El sacrificio que Emerenc realiza por el otro sólo se producirá si se trata de existencias ruinosas, es la salvadora incondicional hasta la locura, y cuando en los primeros momentos, comprobamos que la relación que la autora tiene con ella no responde a ese molde, la cosa no marcha. Es efectivamente cuando la autora le muestra algo de su ruina yendo a su casa para decirle simplemente, tengo hambre, cuando se produce el milagro. Emerenc no iba a olvidar dicho acto jamás y es en ese momento cuando empieza a quererla de verdad. No quiero dejar de mencionar aquí la idea del marido, abunda en esto, él también tomó conciencia de por dónde debe cruzar la relación para que pueda darse, un personaje que, por otra parte, pasa por la acción sin tener mucho que ver ni que aportar, sin embargo aquí propone una muy lúcida vía para no perder la relación con Emerenc: “vivir en continua agonía para que acuda a salvarnos, es lo más conveniente para su economía afectiva”

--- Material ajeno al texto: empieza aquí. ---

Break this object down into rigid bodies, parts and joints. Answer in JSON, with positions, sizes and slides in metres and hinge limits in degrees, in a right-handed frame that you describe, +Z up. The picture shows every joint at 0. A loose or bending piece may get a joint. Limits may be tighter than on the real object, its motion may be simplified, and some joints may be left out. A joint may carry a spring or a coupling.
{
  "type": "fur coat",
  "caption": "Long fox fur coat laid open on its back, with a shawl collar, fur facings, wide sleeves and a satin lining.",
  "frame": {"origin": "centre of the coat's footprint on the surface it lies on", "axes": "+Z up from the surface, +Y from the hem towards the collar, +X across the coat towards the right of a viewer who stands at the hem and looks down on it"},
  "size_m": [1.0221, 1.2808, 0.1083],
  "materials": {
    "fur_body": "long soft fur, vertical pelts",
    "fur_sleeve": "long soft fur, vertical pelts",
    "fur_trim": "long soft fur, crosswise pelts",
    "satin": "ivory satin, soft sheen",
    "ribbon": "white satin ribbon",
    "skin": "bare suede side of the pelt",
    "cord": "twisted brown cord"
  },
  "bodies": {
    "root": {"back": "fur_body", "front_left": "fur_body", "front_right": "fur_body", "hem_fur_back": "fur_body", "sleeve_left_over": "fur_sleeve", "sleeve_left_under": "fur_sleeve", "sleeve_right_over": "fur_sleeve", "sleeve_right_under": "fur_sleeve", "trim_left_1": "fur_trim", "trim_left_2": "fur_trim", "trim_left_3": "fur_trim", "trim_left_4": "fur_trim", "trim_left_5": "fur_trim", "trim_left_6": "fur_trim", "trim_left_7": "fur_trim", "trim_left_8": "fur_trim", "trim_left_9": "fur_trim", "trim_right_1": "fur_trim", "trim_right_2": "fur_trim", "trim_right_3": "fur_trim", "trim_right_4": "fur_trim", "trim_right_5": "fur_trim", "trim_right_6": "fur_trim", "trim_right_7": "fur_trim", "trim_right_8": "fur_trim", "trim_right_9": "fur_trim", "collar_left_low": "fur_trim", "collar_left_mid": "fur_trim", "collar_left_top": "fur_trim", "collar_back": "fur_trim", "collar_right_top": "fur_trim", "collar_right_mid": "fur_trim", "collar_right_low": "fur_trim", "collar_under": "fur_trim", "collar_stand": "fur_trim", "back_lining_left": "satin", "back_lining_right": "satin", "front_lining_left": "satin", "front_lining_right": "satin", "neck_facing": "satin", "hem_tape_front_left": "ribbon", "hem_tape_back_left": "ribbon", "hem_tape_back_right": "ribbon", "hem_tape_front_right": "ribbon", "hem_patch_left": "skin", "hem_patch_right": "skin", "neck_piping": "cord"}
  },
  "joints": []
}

Y así podemos entender mejor la clave de la relación de Emerenc con su hija, porque así llama a la autora aunque ella lo desconociera. Magda debe permitir que Emerenc se convierta en la protagonista principal de su vida: “a mí me da todo o no quiero nada”.

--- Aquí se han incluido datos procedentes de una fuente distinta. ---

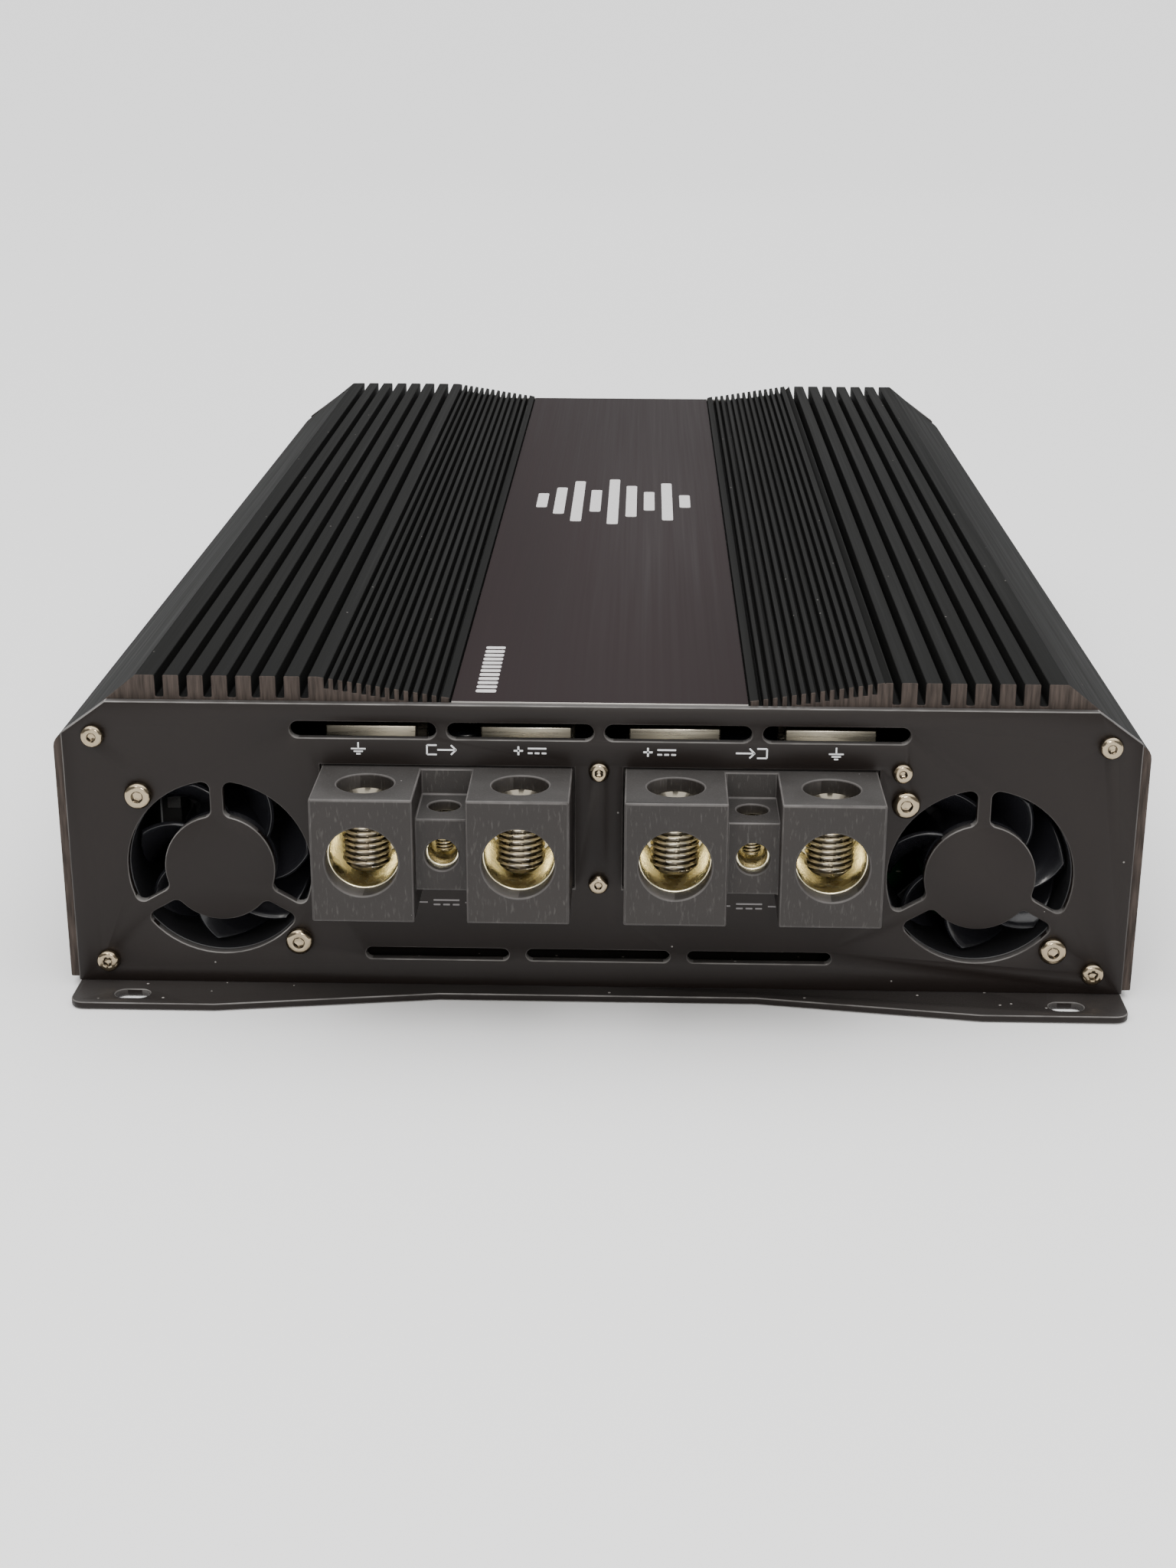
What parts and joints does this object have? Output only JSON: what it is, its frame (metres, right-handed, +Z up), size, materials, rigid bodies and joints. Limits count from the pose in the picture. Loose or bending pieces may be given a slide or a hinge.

Salvar vidas: pobre Emerenc, que en una misma noche había visto cómo delante de sus ojos se escapaban las vidas de sus dos hermanitos y de su madre sin que pudiera, bloqueada por el espanto, hacer nada para remediarlo. Como tampoco nada puede hacer, por mucho que se lo reproche desde su moral cristiana, la autora, con la circunstancia final de la vida de Emerenc. Destinos ligados, circunstancias repetidas, vidas que se cruzan, sueños que se repiten. Sueños en los que la puerta está cerrada impidiendo la salida, provocando la impotencia de nuestra soñante. Y es que los que pierden, son los que se quedan.